> [Source excerpt]
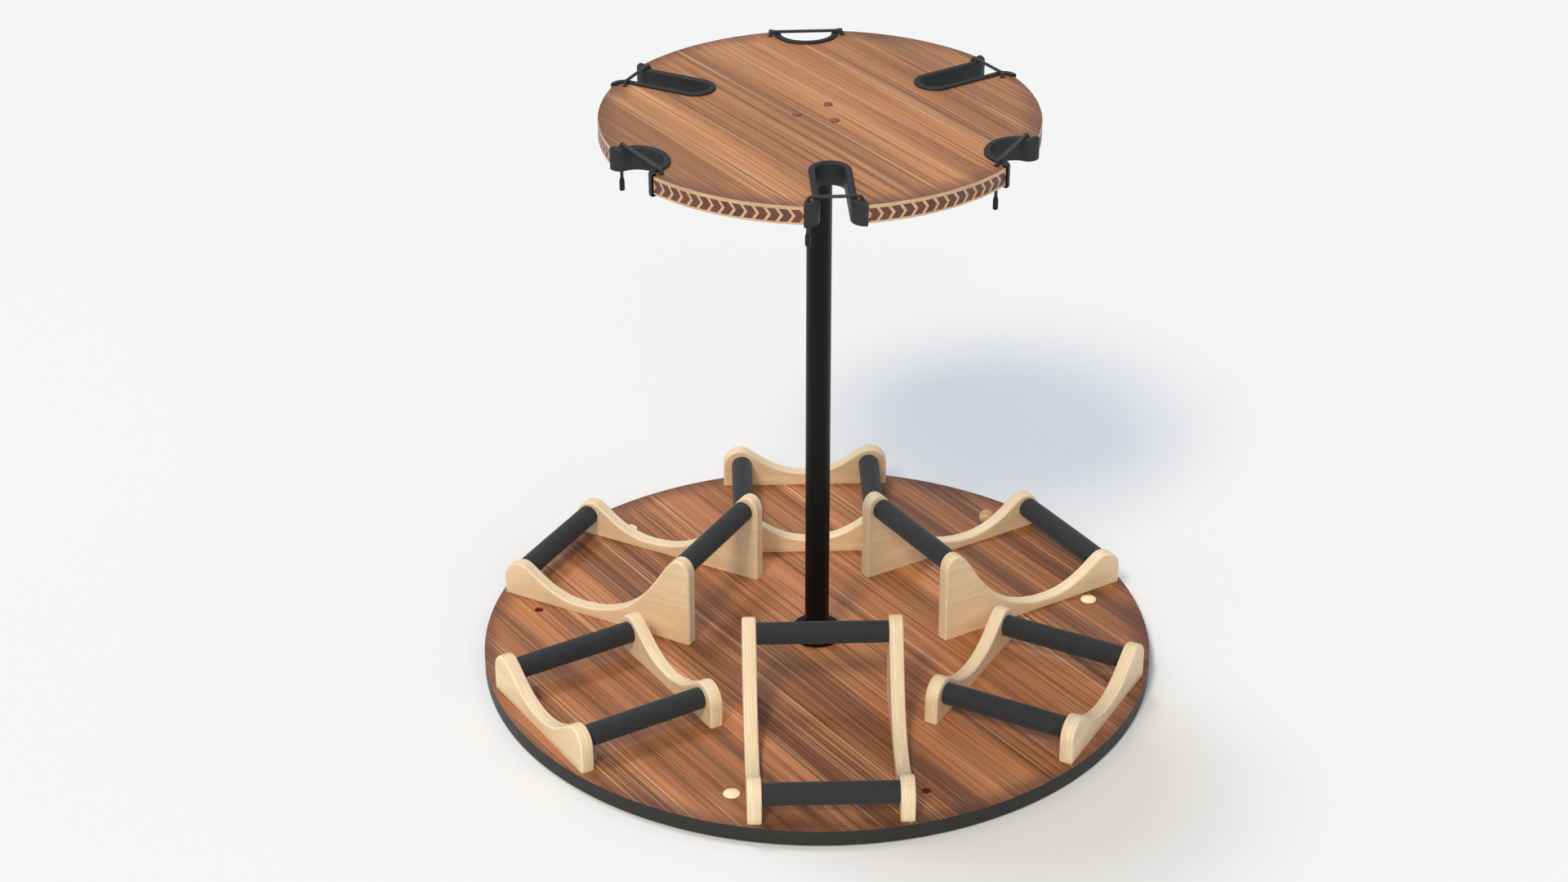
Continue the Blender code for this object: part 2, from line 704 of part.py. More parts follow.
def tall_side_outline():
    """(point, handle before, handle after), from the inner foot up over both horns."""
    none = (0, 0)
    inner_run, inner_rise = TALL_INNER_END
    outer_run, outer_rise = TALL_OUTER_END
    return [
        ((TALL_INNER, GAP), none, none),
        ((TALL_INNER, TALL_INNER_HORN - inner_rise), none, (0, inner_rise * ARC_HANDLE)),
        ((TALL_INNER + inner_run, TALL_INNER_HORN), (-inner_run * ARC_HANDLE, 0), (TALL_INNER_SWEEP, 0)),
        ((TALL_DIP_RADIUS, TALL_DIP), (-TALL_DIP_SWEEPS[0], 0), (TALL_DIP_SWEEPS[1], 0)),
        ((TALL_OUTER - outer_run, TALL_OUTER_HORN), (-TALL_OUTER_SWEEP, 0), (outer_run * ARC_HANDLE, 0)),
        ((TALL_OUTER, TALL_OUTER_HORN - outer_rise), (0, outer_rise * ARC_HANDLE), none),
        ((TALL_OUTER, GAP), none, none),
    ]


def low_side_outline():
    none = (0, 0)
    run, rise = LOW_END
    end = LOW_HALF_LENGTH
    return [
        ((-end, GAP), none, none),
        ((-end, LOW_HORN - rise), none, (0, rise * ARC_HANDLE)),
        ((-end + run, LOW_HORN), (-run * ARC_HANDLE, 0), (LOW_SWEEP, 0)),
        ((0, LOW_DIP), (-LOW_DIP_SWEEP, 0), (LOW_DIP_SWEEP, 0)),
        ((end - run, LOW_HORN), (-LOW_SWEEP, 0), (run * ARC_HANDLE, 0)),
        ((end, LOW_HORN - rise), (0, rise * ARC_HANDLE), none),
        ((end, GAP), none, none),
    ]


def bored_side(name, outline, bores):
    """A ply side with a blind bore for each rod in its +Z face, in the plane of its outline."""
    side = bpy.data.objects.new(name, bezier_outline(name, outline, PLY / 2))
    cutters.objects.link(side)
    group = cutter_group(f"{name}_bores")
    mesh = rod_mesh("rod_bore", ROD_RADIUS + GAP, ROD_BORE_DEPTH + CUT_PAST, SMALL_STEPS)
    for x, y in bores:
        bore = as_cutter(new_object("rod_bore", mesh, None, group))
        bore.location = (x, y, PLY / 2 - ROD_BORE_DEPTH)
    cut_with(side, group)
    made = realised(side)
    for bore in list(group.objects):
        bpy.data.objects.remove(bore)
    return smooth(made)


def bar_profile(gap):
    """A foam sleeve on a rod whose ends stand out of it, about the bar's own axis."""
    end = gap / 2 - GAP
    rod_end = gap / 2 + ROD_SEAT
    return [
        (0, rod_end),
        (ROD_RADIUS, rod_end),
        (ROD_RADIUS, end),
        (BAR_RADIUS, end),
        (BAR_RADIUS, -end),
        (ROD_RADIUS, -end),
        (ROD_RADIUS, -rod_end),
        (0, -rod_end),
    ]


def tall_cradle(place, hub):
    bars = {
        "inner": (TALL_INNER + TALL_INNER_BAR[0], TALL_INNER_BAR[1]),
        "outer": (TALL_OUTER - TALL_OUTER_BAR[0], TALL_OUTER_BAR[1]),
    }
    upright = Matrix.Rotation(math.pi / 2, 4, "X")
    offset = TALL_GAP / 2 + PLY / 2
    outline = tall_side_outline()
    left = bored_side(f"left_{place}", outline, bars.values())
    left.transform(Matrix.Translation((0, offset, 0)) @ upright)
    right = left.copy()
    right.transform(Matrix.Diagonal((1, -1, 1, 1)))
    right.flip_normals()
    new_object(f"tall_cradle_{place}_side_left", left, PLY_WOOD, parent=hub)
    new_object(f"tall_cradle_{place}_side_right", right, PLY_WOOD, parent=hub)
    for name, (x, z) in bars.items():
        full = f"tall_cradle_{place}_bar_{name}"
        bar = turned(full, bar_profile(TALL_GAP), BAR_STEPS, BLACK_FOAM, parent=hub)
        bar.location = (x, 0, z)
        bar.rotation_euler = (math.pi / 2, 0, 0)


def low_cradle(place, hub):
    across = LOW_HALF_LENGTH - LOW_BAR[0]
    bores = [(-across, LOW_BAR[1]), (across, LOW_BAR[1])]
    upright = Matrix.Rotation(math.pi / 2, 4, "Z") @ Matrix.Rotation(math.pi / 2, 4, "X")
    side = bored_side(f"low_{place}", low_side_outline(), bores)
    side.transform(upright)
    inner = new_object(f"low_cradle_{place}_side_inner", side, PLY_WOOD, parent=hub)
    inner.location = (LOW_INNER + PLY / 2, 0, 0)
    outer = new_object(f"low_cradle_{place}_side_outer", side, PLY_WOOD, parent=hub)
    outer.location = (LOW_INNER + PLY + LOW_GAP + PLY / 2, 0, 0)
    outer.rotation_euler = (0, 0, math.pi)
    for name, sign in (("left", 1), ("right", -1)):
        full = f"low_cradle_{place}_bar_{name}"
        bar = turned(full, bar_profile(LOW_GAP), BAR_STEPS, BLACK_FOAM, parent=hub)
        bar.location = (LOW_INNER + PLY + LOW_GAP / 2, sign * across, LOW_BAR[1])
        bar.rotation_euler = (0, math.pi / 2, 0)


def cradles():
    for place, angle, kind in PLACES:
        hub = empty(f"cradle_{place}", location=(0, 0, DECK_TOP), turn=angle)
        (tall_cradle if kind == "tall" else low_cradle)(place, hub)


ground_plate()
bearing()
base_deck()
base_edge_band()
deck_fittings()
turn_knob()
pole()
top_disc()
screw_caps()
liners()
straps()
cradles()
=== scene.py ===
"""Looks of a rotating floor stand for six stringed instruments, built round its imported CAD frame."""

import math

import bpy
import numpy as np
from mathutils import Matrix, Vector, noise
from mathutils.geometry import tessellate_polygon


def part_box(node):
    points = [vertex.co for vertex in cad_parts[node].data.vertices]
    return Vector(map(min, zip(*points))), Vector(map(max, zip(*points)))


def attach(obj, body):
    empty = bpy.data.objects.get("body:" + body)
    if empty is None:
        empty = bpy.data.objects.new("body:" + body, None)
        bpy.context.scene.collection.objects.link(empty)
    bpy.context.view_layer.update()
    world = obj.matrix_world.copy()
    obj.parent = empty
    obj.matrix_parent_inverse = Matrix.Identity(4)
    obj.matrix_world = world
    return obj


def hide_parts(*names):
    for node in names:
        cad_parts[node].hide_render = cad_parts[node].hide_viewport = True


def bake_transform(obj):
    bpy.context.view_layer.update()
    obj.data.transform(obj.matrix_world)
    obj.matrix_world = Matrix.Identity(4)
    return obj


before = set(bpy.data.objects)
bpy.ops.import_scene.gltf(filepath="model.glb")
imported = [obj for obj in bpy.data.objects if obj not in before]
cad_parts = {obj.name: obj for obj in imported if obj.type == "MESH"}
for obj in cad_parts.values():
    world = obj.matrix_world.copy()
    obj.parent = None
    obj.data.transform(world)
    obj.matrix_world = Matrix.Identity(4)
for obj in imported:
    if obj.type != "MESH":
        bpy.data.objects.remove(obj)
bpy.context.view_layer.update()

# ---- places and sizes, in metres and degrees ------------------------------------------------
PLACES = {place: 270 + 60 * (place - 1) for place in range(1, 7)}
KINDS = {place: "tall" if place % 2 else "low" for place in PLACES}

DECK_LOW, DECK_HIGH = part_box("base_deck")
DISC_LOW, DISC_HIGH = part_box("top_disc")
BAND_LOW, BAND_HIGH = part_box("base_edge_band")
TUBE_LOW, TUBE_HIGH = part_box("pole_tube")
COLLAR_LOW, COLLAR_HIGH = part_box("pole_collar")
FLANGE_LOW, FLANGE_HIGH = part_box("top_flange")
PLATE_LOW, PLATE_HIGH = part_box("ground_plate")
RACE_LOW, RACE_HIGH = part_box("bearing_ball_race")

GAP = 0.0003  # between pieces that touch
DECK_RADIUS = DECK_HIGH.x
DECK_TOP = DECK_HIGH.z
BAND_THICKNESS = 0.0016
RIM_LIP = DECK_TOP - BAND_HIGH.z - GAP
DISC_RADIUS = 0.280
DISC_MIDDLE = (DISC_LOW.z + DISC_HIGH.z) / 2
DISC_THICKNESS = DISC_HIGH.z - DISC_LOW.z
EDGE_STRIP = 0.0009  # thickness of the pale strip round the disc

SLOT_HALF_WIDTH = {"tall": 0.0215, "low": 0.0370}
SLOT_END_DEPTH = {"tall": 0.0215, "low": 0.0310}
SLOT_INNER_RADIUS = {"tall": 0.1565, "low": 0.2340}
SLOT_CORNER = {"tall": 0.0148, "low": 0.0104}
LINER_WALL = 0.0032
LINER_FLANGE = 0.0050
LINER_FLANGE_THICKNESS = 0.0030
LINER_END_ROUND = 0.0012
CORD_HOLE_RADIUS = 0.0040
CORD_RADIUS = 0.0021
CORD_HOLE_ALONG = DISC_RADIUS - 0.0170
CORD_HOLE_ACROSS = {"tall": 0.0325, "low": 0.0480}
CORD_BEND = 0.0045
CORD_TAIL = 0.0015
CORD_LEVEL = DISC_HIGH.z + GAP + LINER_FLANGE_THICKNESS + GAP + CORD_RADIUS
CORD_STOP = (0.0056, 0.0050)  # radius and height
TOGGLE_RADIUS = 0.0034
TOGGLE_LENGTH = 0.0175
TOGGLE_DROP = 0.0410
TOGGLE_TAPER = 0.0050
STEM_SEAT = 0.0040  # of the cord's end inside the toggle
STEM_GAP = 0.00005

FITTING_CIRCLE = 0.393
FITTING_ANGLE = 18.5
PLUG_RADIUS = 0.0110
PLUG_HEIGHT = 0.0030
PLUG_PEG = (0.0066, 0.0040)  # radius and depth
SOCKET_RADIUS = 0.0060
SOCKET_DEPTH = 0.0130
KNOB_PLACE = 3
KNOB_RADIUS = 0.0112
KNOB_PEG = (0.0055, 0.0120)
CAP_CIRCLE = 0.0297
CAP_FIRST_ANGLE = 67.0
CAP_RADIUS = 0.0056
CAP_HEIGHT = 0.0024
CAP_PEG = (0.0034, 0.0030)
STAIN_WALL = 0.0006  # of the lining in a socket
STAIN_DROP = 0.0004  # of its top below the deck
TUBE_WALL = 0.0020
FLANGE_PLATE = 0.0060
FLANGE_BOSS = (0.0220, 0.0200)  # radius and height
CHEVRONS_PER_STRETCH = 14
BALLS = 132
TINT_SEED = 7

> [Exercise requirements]
Copy out exactly the lines from the one with "ground_plate()" through the one with "zip(*points))), Vector(map(max, zip(*points)))", counting both ends, and no other lines.

> [Output of the task]
ground_plate()
bearing()
base_deck()
base_edge_band()
deck_fittings()
turn_knob()
pole()
top_disc()
screw_caps()
liners()
straps()
cradles()
=== scene.py ===
"""Looks of a rotating floor stand for six stringed instruments, built round its imported CAD frame."""

import math

import bpy
import numpy as np
from mathutils import Matrix, Vector, noise
from mathutils.geometry import tessellate_polygon


def part_box(node):
    points = [vertex.co for vertex in cad_parts[node].data.vertices]
    return Vector(map(min, zip(*points))), Vector(map(max, zip(*points)))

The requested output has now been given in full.